Copy exactly the lines from the one containing "obj.parent = empty" through the one containing "before = set(bpy.data.objects)", both included, and nothing else.

● **Dataset section**
—————
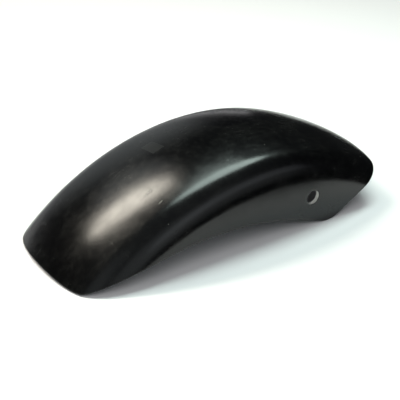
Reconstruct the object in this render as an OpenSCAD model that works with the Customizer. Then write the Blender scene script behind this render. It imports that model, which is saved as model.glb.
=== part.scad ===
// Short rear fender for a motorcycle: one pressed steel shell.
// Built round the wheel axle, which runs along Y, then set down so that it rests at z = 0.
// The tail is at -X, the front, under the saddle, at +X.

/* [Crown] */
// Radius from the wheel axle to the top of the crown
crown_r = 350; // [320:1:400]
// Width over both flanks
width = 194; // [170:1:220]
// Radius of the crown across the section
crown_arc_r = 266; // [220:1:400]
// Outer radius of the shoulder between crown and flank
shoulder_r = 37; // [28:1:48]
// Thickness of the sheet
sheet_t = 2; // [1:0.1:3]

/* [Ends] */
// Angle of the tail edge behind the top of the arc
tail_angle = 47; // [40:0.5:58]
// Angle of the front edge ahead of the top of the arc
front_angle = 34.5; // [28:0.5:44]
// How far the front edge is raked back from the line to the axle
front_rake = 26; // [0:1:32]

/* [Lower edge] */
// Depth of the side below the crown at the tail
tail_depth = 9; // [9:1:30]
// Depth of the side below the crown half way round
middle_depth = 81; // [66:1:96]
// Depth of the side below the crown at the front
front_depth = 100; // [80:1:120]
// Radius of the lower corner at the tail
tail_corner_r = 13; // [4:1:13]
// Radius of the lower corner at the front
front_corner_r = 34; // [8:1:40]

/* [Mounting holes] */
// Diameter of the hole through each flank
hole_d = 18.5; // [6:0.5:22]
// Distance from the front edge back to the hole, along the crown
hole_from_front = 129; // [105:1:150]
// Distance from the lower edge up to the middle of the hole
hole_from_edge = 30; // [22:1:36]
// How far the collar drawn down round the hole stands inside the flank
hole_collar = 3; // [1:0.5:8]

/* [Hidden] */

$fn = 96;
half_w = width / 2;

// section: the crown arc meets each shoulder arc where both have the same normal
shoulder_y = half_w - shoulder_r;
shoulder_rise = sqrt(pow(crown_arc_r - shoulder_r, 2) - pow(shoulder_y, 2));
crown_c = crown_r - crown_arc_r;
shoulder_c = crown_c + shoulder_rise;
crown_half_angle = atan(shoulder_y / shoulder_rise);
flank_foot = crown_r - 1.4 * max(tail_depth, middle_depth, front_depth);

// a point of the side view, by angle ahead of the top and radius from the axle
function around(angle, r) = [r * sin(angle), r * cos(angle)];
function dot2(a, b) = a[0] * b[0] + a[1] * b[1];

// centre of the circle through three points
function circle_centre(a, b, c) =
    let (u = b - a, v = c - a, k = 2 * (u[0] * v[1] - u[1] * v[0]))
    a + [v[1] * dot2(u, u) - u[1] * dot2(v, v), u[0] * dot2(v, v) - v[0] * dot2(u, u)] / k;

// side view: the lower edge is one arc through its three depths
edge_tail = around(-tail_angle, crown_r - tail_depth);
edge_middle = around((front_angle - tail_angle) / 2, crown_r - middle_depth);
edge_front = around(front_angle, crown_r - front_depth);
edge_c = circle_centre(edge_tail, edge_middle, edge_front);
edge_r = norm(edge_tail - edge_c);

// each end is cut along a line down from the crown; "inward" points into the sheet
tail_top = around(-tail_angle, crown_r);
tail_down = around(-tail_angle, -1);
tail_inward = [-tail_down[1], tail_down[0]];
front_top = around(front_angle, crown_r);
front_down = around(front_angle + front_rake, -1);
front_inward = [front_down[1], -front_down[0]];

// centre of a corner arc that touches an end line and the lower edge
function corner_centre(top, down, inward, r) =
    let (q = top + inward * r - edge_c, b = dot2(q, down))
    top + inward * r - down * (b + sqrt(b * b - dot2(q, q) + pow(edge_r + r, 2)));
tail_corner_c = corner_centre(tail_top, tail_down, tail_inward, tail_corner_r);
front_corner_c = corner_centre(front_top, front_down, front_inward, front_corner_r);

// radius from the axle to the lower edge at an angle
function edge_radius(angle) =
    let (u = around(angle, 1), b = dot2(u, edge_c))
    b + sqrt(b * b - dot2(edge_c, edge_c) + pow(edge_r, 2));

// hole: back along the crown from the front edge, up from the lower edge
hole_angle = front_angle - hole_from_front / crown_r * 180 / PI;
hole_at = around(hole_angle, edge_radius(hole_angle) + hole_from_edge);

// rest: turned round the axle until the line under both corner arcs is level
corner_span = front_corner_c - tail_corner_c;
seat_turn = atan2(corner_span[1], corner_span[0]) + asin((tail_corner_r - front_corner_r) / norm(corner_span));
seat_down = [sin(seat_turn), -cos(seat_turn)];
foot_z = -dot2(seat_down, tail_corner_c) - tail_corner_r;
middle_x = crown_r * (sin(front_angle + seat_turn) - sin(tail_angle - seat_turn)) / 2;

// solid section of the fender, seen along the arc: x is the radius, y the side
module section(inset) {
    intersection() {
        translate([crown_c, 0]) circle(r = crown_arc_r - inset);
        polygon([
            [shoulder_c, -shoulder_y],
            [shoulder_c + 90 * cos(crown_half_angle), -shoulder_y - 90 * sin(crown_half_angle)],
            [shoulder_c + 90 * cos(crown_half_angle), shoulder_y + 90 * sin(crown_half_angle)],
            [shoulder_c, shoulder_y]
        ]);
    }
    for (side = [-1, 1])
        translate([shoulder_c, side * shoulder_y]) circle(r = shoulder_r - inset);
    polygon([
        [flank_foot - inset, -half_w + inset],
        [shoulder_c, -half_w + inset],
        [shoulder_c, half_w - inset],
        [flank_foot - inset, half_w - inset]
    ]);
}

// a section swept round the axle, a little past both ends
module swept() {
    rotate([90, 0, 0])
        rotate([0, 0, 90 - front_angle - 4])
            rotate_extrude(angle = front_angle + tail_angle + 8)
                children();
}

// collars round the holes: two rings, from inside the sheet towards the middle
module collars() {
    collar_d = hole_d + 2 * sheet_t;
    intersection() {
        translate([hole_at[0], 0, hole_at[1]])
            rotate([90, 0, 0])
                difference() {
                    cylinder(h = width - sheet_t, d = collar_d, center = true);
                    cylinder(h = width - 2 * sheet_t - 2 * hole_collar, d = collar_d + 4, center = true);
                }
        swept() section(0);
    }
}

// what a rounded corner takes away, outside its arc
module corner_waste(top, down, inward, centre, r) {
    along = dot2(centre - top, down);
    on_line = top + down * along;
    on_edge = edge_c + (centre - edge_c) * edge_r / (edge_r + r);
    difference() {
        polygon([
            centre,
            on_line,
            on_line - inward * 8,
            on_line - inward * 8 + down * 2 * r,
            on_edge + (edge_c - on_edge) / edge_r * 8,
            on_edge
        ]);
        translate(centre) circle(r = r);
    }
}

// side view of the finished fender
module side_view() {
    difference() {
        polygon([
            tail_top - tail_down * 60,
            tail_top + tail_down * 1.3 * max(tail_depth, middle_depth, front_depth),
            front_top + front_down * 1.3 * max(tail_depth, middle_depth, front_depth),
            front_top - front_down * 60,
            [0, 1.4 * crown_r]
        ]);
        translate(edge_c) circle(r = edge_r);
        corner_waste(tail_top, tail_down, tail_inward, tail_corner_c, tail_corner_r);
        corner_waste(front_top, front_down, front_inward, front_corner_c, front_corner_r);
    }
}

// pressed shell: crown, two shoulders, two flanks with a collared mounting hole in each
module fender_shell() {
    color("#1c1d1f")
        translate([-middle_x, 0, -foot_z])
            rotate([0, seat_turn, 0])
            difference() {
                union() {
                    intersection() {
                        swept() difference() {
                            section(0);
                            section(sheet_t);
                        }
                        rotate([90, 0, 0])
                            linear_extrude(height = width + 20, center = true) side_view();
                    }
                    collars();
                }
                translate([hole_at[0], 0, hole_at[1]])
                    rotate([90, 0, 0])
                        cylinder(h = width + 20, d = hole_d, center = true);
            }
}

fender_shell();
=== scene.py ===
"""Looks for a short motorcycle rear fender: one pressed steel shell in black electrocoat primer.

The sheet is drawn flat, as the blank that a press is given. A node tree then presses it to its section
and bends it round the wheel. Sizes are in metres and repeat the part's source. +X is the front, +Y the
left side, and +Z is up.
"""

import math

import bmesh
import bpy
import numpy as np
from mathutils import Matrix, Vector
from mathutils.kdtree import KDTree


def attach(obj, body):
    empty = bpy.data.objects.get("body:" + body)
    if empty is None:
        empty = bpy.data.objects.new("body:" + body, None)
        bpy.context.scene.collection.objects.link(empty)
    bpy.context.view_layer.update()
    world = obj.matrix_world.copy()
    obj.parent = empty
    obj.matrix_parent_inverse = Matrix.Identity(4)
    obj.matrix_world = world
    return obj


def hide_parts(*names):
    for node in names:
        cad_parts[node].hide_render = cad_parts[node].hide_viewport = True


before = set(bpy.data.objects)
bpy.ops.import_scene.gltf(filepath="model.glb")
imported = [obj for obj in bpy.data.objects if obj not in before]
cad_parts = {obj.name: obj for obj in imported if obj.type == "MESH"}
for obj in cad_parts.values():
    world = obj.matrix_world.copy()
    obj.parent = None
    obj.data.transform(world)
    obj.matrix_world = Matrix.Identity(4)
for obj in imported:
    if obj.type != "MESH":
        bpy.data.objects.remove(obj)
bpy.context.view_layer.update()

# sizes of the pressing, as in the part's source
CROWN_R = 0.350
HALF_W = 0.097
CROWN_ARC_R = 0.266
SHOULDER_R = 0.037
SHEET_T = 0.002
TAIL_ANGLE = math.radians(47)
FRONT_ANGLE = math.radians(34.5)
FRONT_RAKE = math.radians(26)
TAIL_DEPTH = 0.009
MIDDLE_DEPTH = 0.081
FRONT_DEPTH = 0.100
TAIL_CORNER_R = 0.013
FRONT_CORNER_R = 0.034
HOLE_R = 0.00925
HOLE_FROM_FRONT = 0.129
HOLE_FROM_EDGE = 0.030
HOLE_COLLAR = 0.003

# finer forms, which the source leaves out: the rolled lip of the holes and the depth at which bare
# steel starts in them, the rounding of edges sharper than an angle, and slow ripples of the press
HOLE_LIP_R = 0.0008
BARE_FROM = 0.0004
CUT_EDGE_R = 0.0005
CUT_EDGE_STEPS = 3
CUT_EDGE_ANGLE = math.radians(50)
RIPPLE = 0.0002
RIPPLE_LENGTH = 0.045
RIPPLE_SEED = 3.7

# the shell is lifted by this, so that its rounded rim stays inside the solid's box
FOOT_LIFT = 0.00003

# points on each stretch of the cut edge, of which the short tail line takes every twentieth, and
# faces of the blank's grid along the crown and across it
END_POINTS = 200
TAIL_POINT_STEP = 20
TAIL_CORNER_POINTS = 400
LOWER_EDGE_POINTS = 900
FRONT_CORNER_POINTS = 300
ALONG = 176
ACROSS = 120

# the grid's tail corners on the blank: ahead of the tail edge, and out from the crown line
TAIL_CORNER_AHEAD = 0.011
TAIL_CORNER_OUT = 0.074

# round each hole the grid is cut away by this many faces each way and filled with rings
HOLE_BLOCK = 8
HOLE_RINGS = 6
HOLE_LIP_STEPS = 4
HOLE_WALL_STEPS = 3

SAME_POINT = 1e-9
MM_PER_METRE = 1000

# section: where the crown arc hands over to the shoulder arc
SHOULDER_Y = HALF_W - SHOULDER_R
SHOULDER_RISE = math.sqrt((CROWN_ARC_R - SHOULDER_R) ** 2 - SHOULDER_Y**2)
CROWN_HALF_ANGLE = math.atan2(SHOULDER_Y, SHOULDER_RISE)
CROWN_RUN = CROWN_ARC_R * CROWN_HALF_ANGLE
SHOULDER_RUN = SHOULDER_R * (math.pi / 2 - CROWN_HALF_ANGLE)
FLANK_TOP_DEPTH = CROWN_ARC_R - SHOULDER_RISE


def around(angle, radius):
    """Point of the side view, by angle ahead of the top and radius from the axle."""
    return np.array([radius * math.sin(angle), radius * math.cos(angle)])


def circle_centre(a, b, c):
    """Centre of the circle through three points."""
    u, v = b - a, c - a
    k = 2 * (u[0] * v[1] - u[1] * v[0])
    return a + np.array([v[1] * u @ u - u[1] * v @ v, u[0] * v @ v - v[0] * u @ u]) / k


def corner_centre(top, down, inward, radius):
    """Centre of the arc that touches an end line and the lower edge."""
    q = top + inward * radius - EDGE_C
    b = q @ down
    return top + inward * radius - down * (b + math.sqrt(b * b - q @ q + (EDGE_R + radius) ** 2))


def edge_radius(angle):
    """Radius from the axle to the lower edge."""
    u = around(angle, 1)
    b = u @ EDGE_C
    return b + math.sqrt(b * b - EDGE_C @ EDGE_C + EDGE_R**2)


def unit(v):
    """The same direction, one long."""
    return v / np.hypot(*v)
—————
● **Response to the task**
    obj.parent = empty
    obj.matrix_parent_inverse = Matrix.Identity(4)
    obj.matrix_world = world
    return obj


def hide_parts(*names):
    for node in names:
        cad_parts[node].hide_render = cad_parts[node].hide_viewport = True


before = set(bpy.data.objects)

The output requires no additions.